The Koch gift, according to Charles Koch Foundation director of university relations John Hardin, came out of conversations between a Harvard graduate working at the foundation and a Harvard professor.
“When Harvard began asking us about supporting this program that helped students and scholars to better understand ways to better provide education, so it can have those opportunities to improve their own lives, we were excited to engage in that conversation,” Hardin said.
Charles G. Koch—who also co-founded the Cato Institute, a libertarian think tank—and his brother David H. Koch have drawn some scrutiny for the close to $900 million spending target their political network set earlier this year. A movement dubbed “UnKoch My Campus” has pushed back against donations from the Charles Koch Foundation to various colleges and universities nationwide.
The gifts come to the Kennedy School as it continues to fundraise as part of its segment of Harvard’s capital campaign, which has a public goal of $6.5 billion. The Kennedy School had raised $460 million toward its own goal of $500 million by late September.
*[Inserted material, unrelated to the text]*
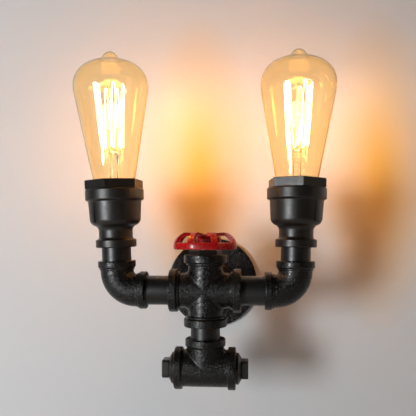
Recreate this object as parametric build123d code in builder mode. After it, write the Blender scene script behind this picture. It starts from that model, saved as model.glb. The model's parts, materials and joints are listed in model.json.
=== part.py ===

It had raised almost $100 million toward the campaign priority devoted to student “support” initiatives and fellowships, according to acting dean Archon Fung.
In a November interview, Fung emphasized that the school will place importance on endowing more fellowships and professorships in the second phase of the school’s campaign, which will begin when former Congressional Budget Office director Douglas W. Elmendorf assumes the deanship on Jan. 1.
“The gap between private sector remuneration and people doing public work is growing…and that creates enormous pressures, and so we want to do whatever we can on the financial aid side,” Fung said at the time. “It is our mission to enable people to pursue public careers in the broad sense—public leadership and solving public problems, and financial aid is a critical piece of enabling people to do that.”